The third - and most plentiful - type of chapters are in third person, dated, and taken from various times throughout his life. It is here we learn of Regina, here we learn why the phrase, 'We crossed the river on horseback' is so important, why his wife hates him, and more. In these sections, we are almost never shown his thoughts, nor those of anybody else. They are very detached, expositionary scenes, helping to explain the intimate thoughts and ramblings of the second- and first-person chapters.

Towards the end of the narrative, as Artemio Cruz approaches his death, the 'you' and the 'I' narratives start to merge, fuzzing and growing indistinct. He rails against himself, then defends his decisions over the years, then praises himself for the love he has, even now, for Regina. The sections - interspersing the 'you' and 'I' and even 'he' of Cruz within the space of four sentences - could be confusing if done earlier, but because we are familiar with his life and thoughts, they make sense. There are pages long sequences of broken thoughts, flitting between time and place without warning or explanation, and surprisingly, these are effective and do not come across at all as a gimmick. Rather, it is the character of Cruz - presented elsewhere as so strong and stable when old, so mercurial and romantic when young - breaking apart, unable to accept his death, unwilling to leave his life, even if it will mean re-uniting with Regina.

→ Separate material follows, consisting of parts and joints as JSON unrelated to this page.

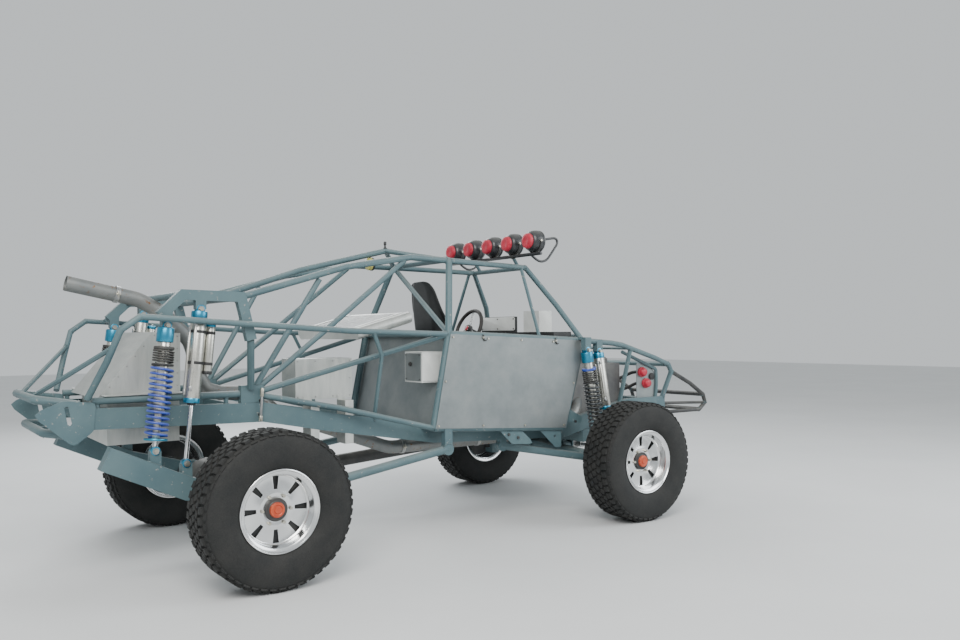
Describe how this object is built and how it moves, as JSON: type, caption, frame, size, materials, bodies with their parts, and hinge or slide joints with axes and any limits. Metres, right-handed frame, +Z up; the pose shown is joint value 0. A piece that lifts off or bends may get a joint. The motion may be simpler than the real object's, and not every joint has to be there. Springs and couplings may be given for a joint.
{
  "type": "dune buggy",
  "caption": "Bare desert dune buggy: tube cage on box rails, long-travel shocks, polished slotted wheels on tall off-road tyres, roof lamp bar and a bucket seat.",
  "frame": {"origin": "middle of the vehicle's box, on the ground", "axes": "+X forwards, +Y to the vehicle's left, +Z up"},
  "size_m": [5.5244, 2.36, 2.2046],
  "materials": {
    "frame_paint": "satin",
    "aluminium_sheet": "brushed",
    "pale_aluminium": "satin",
    "spring_blue": "gloss",
    "shock_steel": "satin",
    "engine_grey": "matte",
    "dark_steel": "satin",
    "exhaust_steel": "weathered",
    "seat_black": "matte",
    "plastic_black": "matte",
    "box_white": "matte",
    "rubber_black": "matte",
    "wheel_polished": "polished",
    "lamp_black": "satin"
  },
  "bodies": {
    "chassis": {"ladder_frame": "frame_paint", "main_hoop": "frame_paint", "side_frame_right": "frame_paint", "side_frame_left": "frame_paint", "cab_frame": "frame_paint", "rear_cage_right": "frame_paint", "rear_cage_left": "frame_paint", "shock_towers": "frame_paint", "rear_bumper": "frame_paint", "nose_frame": "frame_paint", "front_bumper": "frame_paint", "side_panel_right": "aluminium_sheet", "side_panel_left": "aluminium_sheet", "floor_pan": "aluminium_sheet", "firewall": "aluminium_sheet", "rear_bulkhead": "aluminium_sheet", "rear_axle": "dark_steel", "trailing_arm_right": "frame_paint", "trailing_arm_left": "frame_paint", "rear_coilover_right": "spring_blue", "rear_bypass_right": "shock_steel", "front_coilover_right": "spring_blue", "front_bypass_right": "shock_steel", "rear_coilover_left": "spring_blue", "rear_bypass_left": "shock_steel", "front_coilover_left": "spring_blue", "front_bypass_left": "shock_steel", "front_crossmember": "frame_paint", "front_beam_right": "frame_paint", "front_beam_left": "frame_paint", "steering_rack": "dark_steel", "engine_block": "engine_grey", "gearbox": "engine_grey", "driveshaft": "dark_steel", "exhaust": "exhaust_steel", "fuel_cell": "aluminium_sheet", "radiator": "pale_aluminium", "electrics_box": "box_white", "battery_box": "pale_aluminium", "seat": "seat_black", "dash": "plastic_black", "light_bar": "lamp_black", "tail_lamp": "lamp_black"},
    "wheel_rear_right": {"tyre_rear_right": "rubber_black", "rim_rear_right": "wheel_polished"},
    "wheel_rear_left": {"tyre_rear_left": "rubber_black", "rim_rear_left": "wheel_polished"},
    "wheel_front_right": {"tyre_front_right": "rubber_black", "rim_front_right": "wheel_polished"},
    "wheel_front_left": {"tyre_front_left": "rubber_black", "rim_front_left": "wheel_polished"},
    "steering_knuckle_right": {"knuckle_right": "dark_steel"},
    "steering_knuckle_left": {"knuckle_left": "dark_steel"},
    "steering_link": {"tie_rods": "dark_steel"},
    "hand_wheel": {"steering_wheel": "plastic_black"}
  },
  "joints": [
    {"name": "spin_rear_right", "type": "hinge", "parent": "chassis", "child": "wheel_rear_right", "pos_m": [-1.64, -1.03, 0.4445], "axis": [0, 1, 0], "continuous": true},
    {"name": "spin_rear_left", "type": "hinge", "parent": "chassis", "child": "wheel_rear_left", "pos_m": [-1.64, 1.03, 0.4445], "axis": [0, 1, 0], "continuous": true},
    {"name": "spin_front_right", "type": "hinge", "parent": "steering_knuckle_right", "child": "wheel_front_right", "pos_m": [1.25, -1.03, 0.4445], "axis": [0, 1, 0], "continuous": true},
    {"name": "spin_front_left", "type": "hinge", "parent": "steering_knuckle_left", "child": "wheel_front_left", "pos_m": [1.25, 1.03, 0.4445], "axis": [0, 1, 0], "continuous": true},
    {"name": "steer_right", "type": "hinge", "parent": "chassis", "child": "steering_knuckle_right", "pos_m": [1.25, -0.87, 0.4445], "axis": [0, 0, 1], "range_deg": [-30, 30]},
    {"name": "steer_left", "type": "hinge", "parent": "chassis", "child": "steering_knuckle_left", "pos_m": [1.25, 0.87, 0.4445], "axis": [0, 0, 1], "range_deg": [-30, 30]},
    {"name": "link_slide", "type": "slide", "parent": "chassis", "child": "steering_link", "axis": [0, 1, 0], "range_m": [-0.0951, 0.0951]},
    {"name": "hand_wheel_turn", "type": "hinge", "parent": "chassis", "child": "hand_wheel", "pos_m": [0.61278, 0.27, 1.45253], "axis": [0.9272, 0, -0.3746], "range_deg": [-271, 271]}
  ],
  "couplings": [
    {"joint": "steer_left", "follows": "steer_right", "ratio": 1},
    {"joint": "link_slide", "follows": "steer_right", "m_per_rad": 0.1814},
    {"joint": "hand_wheel_turn", "follows": "steer_right", "ratio": -9}
  ]
}
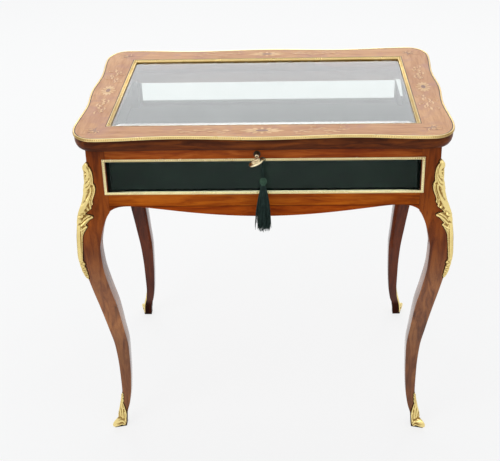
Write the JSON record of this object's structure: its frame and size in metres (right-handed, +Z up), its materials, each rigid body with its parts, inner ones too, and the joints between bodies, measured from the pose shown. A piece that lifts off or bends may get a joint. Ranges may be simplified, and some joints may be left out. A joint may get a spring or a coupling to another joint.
{
  "type": "collectors display table",
  "caption": "Glazed display table on cabriole legs: hinged serpentine lid with bevelled glass, velvet lined case, lock with key and tassel, gilt mounts.",
  "frame": {"origin": "on the floor under the middle of the table's overall footprint, tassel left out", "axes": "+Z up, +X to the right of someone facing the keyhole, -Y towards that person; the lid opens towards +Y"},
  "size_m": [0.8072, 0.6296, 0.76],
  "materials": {
    "veneered_wood": "polished",
    "lid_veneer": "polished marquetry",
    "carcass_wood": "waxed",
    "gilt_bronze": "chased and gilt",
    "gilt_key": "polished",
    "brass_fittings": "satin",
    "brass_screws": "satin",
    "steel_pins": "filed",
    "window_glass": "polished",
    "lid_plate_glass": "bevelled and polished",
    "velvet": "velvet",
    "tassel_silk": "silk"
  },
  "bodies": {
    "table": {"apron_back": "veneered_wood", "apron_front": "veneered_wood", "apron_left": "veneered_wood", "apron_right": "veneered_wood", "case_board": "carcass_wood", "escutcheon": "gilt_bronze", "floor_cleats": "carcass_wood", "glazing_beads": "velvet", "hinge_leaves_case": "brass_fittings", "hinge_pins": "steel_pins", "hinge_screws_case": "brass_screws", "knee_mount_back_left": "gilt_bronze", "knee_mount_back_right": "gilt_bronze", "knee_mount_front_left": "gilt_bronze", "knee_mount_front_right": "gilt_bronze", "leg_back_left": "veneered_wood", "leg_back_right": "veneered_wood", "leg_front_left": "veneered_wood", "leg_front_right": "veneered_wood", "lock_case": "brass_fittings", "lock_cover_plate": "brass_fittings", "lock_screws": "brass_screws", "sabot_back_left": "gilt_bronze", "sabot_back_right": "gilt_bronze", "sabot_front_left": "gilt_bronze", "sabot_front_right": "gilt_bronze", "top_rail_back": "veneered_wood", "top_rail_front": "veneered_wood", "top_rail_left": "veneered_wood", "top_rail_right": "veneered_wood", "velvet_lining": "velvet", "window_frame_back": "gilt_bronze", "window_frame_front": "gilt_bronze", "window_frame_left": "gilt_bronze", "window_frame_right": "gilt_bronze", "window_pane_back": "window_glass", "window_pane_front": "window_glass", "window_pane_left": "window_glass", "window_pane_right": "window_glass"},
    "lid": {"lid_rail_front": "lid_veneer", "lid_rail_back": "lid_veneer", "lid_rail_left": "lid_veneer", "lid_rail_right": "lid_veneer", "lid_gilt_edge": "gilt_bronze", "lid_sight_moulding": "gilt_bronze", "lid_glass": "lid_plate_glass", "hinge_leaves_lid": "brass_fittings", "hinge_screws_lid": "brass_screws", "link_plate": "brass_fittings", "link_plate_screws": "brass_screws"},
    "key": {"key": "gilt_key"},
    "lock_bolt": {"lock_bolt": "steel_pins"},
    "tassel_hanger": {"tassel_loop": "tassel_silk"},
    "tassel": {"tassel_cord": "tassel_silk", "tassel_head": "tassel_silk", "tassel_skirt": "tassel_silk"}
  },
  "joints": [
    {"name": "lid_hinge", "type": "hinge", "parent": "table", "child": "lid", "pos_m": [0, 0.2846, 0.7252], "axis": [-1, 0, 0], "range_deg": [0, 100]},
    {"name": "key_turn", "type": "hinge", "parent": "table", "child": "key", "pos_m": [-0.011, -0.255, 0.7135], "axis": [0, 1, 0], "range_deg": [0, 114]},
    {"name": "bolt_slide", "type": "slide", "parent": "table", "child": "lock_bolt", "axis": [-1, 0, 0], "range_m": [0, 0.0061]},
    {"name": "tassel_hang", "type": "hinge", "parent": "key", "child": "tassel_hanger", "pos_m": [0.00211, -0.2975, 0.71934], "axis": [0, 1, 0], "range_deg": [-114.5, 0.5]},
    {"name": "tassel_swing", "type": "hinge", "parent": "tassel_hanger", "child": "tassel", "pos_m": [0.00211, -0.2975, 0.71934], "axis": [0, 1, 0], "range_deg": [-40, 40]}
  ],
  "couplings": [
    {"joint": "bolt_slide", "follows": "key_turn", "m_per_rad": 0.0030156},
    {"joint": "tassel_hang", "follows": "key_turn", "ratio": -1}
  ]
}
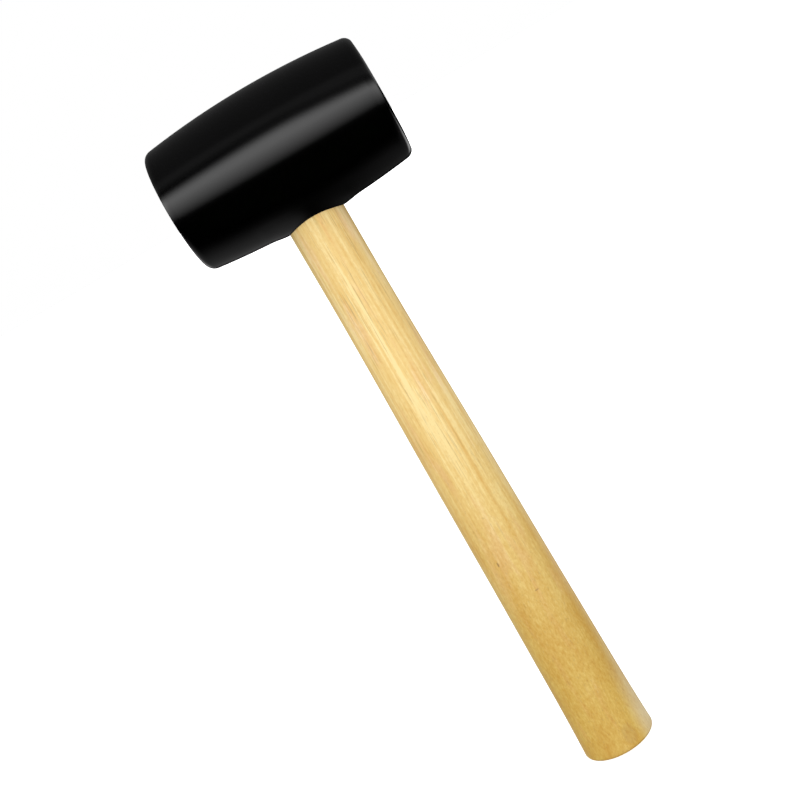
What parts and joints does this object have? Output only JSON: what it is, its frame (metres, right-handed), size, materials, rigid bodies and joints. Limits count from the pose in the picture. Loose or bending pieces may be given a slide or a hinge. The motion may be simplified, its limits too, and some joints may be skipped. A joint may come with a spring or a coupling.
{
  "type": "rubber mallet",
  "caption": "Rubber mallet with a barrel-shaped black rubber head and a turned wooden handle, for setting pavers, tiles and panels without marking them.",
  "frame": {"origin": "centre of the handle's butt end", "axes": "+Z along the handle towards the head, +X along the head's axis towards one strike face, Y across the head"},
  "size_m": [0.1054, 0.065, 0.35],
  "materials": {
    "head_rubber": "satin moulded black rubber",
    "handle_wood": "turned pale hardwood under clear satin lacquer",
    "wedge_wood": "split hardwood, bare"
  },
  "bodies": {
    "root": {"rubber_head": "head_rubber", "wooden_handle": "handle_wood", "fox_wedge": "wedge_wood"}
  },
  "joints": []
}
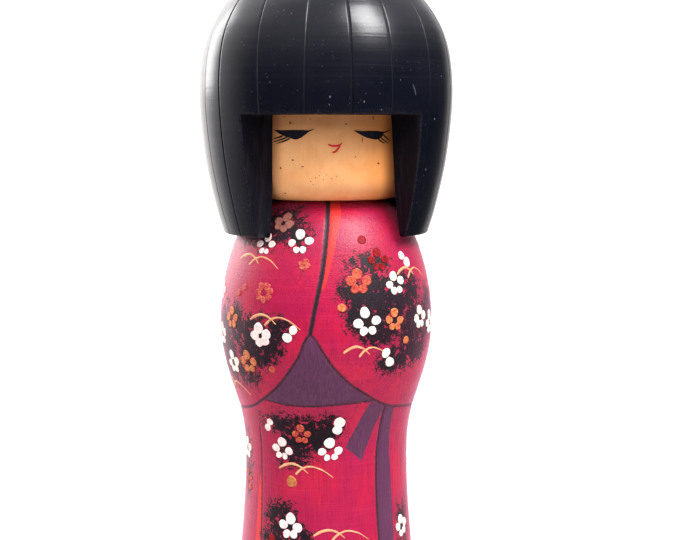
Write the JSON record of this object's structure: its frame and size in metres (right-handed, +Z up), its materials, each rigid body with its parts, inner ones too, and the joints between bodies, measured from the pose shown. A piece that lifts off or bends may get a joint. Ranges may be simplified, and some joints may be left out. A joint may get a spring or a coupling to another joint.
{
  "type": "kokeshi doll",
  "caption": "Turned wooden kokeshi doll with a hooded bob haircut, a bare-wood face block that turns on a neck peg, and a painted kimono-shaped body.",
  "frame": {"origin": "centre of the flat base the doll stands on", "axes": "+Z up the turning axis to the crown, the face looks along -Y, +X to the right of a viewer in front of the face"},
  "size_m": [0.095, 0.095, 0.2629],
  "materials": {
    "kimono_paint": "satin crimson paint, brushed on, over scratched lines",
    "peg_wood": "bare turned dowel",
    "face_wood": "clear satin varnish over bare honey-coloured wood",
    "hair_paint": "semi-gloss black paint, matte brown on the sawn faces"
  },
  "bodies": {
    "lower": {"body": "kimono_paint", "neck_peg": "peg_wood"},
    "upper": {"head": "face_wood", "hair_hood": "hair_paint"}
  },
  "joints": [
    {"name": "head_turn", "type": "hinge", "parent": "lower", "child": "upper", "pos_m": [0, 0, 0.1793], "axis": [0, 0, 1], "continuous": true}
  ]
}
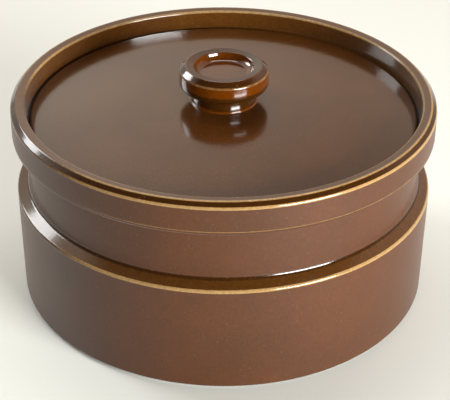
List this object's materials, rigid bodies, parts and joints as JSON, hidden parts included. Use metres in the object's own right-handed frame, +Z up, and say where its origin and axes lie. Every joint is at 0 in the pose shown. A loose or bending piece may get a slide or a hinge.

In the end, what we have is a character study. The setting - early 20th century Mexico - is rich and colourful, although at times, it does fade into the background as Artemio Cruz's character takes over. This is by no means a negative, as Cruz is a wonderful diverse man. He has weaknesses and strengths, and the novel spends as much time of his flaws as it does on his achievements. It is a credit to Fuentes that the vibrancy of Mexico shines through in what is, primarily, a journey through the mind of a proud man, a lonely man, a dying man: Artemio Cruz.